[Begin SOURCE DATA]

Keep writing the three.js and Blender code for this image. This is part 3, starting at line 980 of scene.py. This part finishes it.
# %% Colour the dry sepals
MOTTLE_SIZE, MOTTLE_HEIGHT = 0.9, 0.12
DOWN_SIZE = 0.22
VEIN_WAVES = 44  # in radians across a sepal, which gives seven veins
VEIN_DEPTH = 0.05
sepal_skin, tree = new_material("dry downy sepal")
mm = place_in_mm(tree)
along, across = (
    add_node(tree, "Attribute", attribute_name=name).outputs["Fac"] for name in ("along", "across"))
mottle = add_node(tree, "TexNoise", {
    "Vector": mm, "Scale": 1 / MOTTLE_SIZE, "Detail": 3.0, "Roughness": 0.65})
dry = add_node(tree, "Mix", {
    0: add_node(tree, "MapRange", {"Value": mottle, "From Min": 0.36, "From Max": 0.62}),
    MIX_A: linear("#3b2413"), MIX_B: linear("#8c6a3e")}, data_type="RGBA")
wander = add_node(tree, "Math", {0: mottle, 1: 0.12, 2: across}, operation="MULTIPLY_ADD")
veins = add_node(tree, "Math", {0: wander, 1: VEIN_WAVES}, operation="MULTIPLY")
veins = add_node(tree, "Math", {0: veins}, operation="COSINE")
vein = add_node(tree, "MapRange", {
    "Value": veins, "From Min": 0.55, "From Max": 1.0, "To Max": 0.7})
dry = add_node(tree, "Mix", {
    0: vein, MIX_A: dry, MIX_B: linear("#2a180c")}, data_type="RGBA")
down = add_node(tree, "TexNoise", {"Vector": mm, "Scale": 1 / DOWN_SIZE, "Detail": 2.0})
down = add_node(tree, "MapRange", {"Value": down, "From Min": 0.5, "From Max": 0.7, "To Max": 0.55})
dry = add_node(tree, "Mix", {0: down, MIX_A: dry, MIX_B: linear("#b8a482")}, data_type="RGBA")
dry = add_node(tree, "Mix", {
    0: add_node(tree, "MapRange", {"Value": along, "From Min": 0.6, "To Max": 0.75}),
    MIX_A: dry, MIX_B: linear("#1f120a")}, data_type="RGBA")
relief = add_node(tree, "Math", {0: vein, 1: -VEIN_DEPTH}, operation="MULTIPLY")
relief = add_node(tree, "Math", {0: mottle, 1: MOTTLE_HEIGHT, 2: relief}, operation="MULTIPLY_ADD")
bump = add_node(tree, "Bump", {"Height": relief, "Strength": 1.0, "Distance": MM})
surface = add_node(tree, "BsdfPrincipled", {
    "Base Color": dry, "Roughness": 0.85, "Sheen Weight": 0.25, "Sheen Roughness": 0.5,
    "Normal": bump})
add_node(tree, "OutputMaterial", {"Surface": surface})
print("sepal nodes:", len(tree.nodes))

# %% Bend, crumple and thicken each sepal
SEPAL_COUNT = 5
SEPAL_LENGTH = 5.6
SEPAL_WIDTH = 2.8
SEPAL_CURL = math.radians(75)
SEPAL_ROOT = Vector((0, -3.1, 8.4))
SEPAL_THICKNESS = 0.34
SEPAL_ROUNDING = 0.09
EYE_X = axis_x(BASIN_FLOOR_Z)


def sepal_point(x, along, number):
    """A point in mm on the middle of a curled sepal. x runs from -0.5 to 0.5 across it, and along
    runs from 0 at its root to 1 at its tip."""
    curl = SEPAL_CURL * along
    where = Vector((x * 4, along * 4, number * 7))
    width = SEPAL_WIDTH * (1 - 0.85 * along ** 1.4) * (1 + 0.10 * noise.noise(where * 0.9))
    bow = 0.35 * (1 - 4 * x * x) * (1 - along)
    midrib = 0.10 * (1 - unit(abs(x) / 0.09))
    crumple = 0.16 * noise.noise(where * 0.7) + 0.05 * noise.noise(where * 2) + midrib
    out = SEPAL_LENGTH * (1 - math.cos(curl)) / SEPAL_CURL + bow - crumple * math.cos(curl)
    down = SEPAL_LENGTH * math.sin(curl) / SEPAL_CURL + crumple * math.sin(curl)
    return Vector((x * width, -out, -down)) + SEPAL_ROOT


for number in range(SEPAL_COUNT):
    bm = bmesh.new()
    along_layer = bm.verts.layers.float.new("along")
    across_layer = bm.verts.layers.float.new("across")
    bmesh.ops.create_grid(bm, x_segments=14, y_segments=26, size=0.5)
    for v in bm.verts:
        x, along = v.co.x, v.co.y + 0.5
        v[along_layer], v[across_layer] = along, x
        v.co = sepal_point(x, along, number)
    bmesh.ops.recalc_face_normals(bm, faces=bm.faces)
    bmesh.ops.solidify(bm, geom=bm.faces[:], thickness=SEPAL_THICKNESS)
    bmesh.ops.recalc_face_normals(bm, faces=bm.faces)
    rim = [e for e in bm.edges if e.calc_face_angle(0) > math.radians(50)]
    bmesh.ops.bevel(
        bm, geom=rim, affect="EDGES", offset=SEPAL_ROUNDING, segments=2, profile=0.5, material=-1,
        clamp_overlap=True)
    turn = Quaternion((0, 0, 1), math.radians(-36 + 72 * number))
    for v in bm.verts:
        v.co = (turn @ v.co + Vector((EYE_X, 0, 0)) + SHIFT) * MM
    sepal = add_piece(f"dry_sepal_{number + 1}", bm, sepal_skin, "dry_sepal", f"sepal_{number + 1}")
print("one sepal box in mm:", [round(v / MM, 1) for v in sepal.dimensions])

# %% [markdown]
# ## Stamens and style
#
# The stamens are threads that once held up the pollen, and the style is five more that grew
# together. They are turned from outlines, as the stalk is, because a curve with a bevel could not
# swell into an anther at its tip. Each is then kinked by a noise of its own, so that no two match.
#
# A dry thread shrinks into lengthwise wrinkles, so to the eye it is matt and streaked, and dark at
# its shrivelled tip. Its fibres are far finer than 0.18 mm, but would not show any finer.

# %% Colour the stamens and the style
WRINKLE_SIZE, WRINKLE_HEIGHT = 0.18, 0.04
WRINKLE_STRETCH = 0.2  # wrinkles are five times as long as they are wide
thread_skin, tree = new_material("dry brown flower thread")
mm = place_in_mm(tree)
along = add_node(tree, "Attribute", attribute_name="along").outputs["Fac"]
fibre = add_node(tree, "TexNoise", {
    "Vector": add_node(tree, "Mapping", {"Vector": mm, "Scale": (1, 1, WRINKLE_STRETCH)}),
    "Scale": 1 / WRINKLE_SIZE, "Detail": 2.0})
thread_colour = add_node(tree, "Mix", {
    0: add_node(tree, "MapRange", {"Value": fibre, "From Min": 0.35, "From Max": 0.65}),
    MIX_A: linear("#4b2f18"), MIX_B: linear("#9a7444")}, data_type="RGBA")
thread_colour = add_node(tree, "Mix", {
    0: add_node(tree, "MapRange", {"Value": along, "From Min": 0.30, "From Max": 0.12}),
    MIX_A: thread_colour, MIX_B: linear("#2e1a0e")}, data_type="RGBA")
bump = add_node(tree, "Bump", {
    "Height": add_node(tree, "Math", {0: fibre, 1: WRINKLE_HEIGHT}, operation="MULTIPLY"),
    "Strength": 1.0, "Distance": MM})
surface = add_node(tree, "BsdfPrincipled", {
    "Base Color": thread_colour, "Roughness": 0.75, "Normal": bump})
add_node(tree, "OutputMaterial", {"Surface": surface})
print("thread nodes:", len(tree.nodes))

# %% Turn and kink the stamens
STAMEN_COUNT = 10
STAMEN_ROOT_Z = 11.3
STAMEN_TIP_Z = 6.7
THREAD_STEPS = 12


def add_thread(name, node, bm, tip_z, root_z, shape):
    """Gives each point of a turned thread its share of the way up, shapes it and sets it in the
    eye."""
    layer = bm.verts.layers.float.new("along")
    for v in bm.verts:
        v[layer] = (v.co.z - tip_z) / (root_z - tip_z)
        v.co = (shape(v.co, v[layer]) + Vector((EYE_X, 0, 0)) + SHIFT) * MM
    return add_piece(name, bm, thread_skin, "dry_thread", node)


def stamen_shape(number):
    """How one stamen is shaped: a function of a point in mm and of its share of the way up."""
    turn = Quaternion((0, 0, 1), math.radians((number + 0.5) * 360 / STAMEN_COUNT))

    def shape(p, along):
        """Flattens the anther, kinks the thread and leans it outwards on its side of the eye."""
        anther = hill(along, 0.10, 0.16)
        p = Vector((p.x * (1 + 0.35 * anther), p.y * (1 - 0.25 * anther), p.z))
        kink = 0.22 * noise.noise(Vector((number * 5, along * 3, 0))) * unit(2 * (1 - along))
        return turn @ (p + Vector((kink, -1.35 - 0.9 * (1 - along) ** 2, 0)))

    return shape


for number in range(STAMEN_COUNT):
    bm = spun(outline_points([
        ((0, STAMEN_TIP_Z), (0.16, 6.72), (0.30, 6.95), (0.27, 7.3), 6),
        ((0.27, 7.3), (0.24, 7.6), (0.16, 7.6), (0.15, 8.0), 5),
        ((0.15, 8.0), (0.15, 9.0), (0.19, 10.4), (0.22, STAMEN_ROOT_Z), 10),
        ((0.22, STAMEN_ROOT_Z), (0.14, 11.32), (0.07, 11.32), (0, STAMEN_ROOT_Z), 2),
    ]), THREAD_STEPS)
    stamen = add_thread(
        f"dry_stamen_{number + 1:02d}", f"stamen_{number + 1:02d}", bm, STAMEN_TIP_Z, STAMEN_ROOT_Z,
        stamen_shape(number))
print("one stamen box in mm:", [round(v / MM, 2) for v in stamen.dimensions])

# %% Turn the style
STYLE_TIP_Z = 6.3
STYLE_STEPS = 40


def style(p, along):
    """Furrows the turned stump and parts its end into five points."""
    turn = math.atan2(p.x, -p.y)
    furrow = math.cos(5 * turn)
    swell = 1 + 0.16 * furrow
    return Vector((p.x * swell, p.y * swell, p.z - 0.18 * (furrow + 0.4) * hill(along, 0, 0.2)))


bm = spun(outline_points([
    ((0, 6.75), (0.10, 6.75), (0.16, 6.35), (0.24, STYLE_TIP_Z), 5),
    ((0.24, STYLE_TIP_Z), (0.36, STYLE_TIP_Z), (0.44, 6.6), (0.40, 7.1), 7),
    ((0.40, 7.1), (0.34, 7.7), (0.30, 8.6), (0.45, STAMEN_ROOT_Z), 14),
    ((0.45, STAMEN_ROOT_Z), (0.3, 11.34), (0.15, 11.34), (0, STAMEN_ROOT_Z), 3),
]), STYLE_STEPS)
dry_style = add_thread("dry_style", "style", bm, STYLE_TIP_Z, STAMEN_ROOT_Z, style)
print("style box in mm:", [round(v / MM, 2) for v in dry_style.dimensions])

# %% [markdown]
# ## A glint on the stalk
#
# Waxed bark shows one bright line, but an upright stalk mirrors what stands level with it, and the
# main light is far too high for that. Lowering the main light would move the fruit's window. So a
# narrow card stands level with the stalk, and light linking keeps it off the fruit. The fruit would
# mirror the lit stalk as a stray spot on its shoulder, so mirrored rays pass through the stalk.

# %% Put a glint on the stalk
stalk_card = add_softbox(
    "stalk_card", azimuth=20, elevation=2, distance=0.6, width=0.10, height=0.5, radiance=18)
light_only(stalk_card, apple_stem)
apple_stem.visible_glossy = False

[End SOURCE DATA]
[Begin SOURCE DATA]

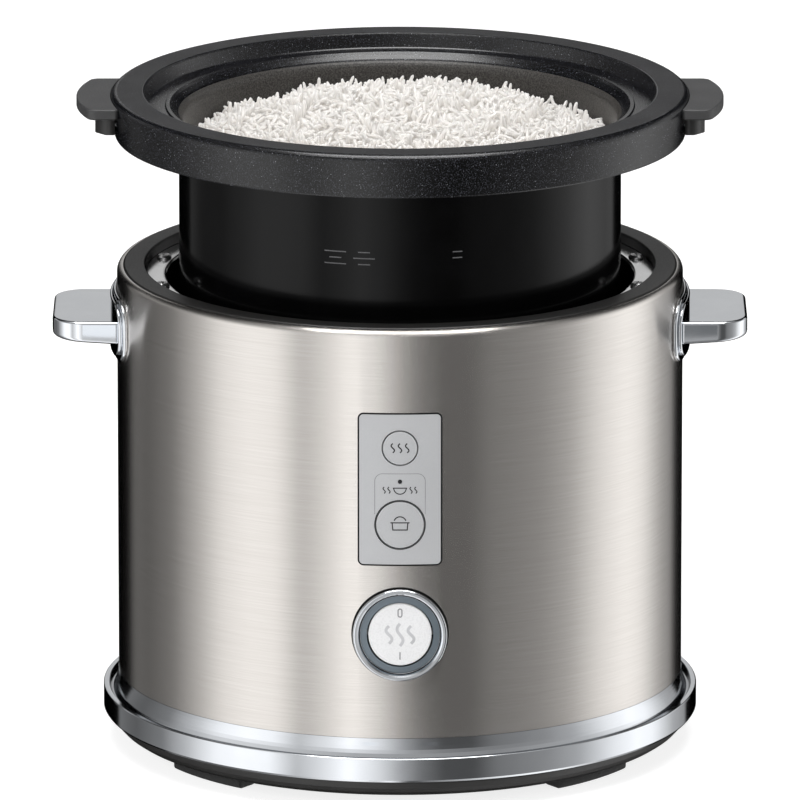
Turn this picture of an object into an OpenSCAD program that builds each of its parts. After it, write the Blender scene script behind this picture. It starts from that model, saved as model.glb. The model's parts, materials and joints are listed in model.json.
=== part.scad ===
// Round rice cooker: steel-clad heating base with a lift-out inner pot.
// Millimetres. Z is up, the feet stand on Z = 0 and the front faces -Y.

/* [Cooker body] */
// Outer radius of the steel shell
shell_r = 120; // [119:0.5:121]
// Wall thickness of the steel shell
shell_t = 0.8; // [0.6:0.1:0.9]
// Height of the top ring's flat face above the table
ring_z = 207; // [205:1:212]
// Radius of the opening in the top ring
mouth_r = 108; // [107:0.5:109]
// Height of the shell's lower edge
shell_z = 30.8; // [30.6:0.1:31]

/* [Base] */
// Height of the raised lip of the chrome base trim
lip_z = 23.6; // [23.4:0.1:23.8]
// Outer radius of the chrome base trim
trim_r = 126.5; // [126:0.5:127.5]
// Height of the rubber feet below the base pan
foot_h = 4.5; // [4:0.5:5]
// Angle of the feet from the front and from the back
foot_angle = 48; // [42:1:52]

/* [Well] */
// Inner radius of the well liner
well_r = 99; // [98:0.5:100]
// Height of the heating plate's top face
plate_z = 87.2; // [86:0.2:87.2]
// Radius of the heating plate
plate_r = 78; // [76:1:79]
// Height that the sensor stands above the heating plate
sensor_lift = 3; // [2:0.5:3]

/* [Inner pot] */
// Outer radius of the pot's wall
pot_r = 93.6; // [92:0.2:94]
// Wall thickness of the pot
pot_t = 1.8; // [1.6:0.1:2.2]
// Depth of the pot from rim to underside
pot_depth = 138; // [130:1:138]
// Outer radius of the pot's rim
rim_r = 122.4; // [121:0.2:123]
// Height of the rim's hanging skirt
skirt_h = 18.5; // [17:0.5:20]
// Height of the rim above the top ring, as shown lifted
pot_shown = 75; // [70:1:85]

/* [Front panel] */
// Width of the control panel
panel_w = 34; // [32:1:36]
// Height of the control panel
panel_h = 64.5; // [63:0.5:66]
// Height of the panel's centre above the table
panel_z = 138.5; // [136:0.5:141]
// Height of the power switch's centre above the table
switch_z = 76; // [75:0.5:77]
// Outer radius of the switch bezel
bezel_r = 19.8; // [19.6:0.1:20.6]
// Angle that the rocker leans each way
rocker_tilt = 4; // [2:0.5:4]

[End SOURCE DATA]
[Begin SOURCE DATA]

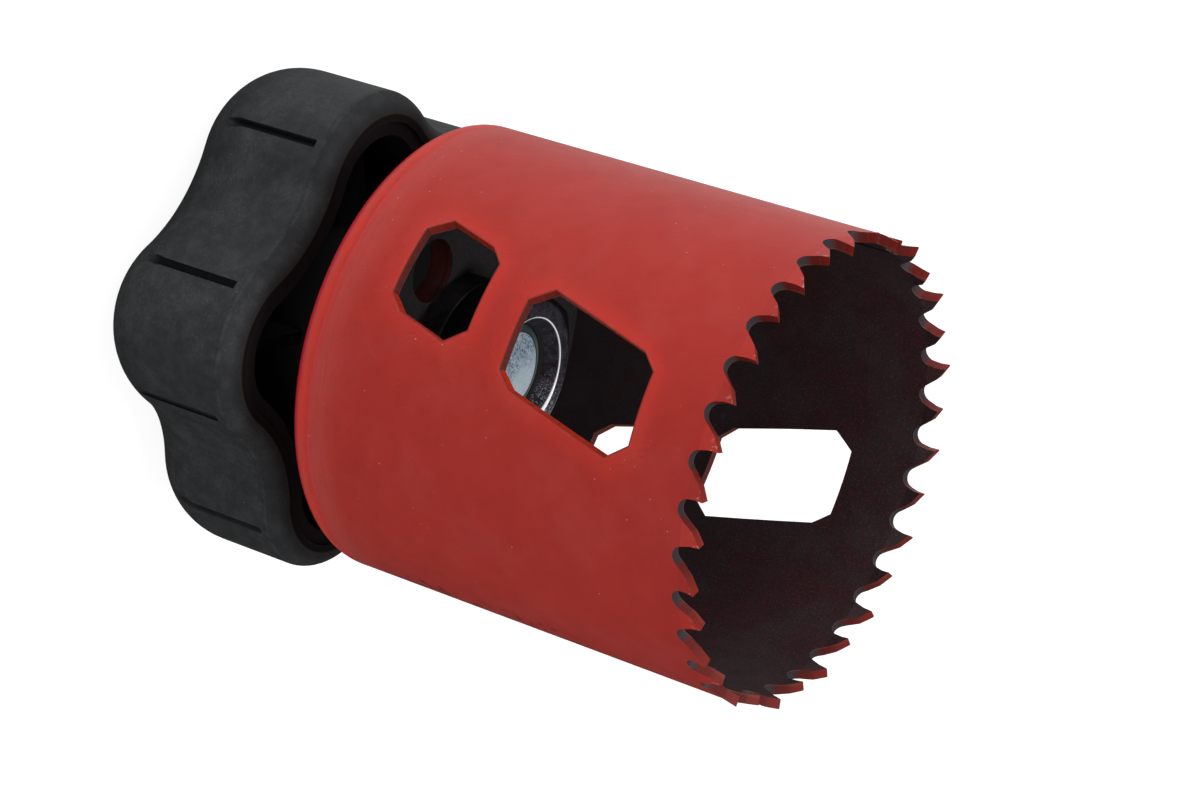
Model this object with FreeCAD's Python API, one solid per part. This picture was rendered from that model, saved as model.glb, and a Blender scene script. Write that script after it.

[End SOURCE DATA]

_TASK DESCRIPTION_
Your task is to output exactly the lines from the one with "Turn this picture" through the one with "front faces -Y.", counting both ends.

_OUTPUT FOR THIS EXERCISE_
Turn this picture of an object into an OpenSCAD program that builds each of its parts. After it, write the Blender scene script behind this picture. It starts from that model, saved as model.glb. The model's parts, materials and joints are listed in model.json.
=== part.scad ===
// Round rice cooker: steel-clad heating base with a lift-out inner pot.
// Millimetres. Z is up, the feet stand on Z = 0 and the front faces -Y.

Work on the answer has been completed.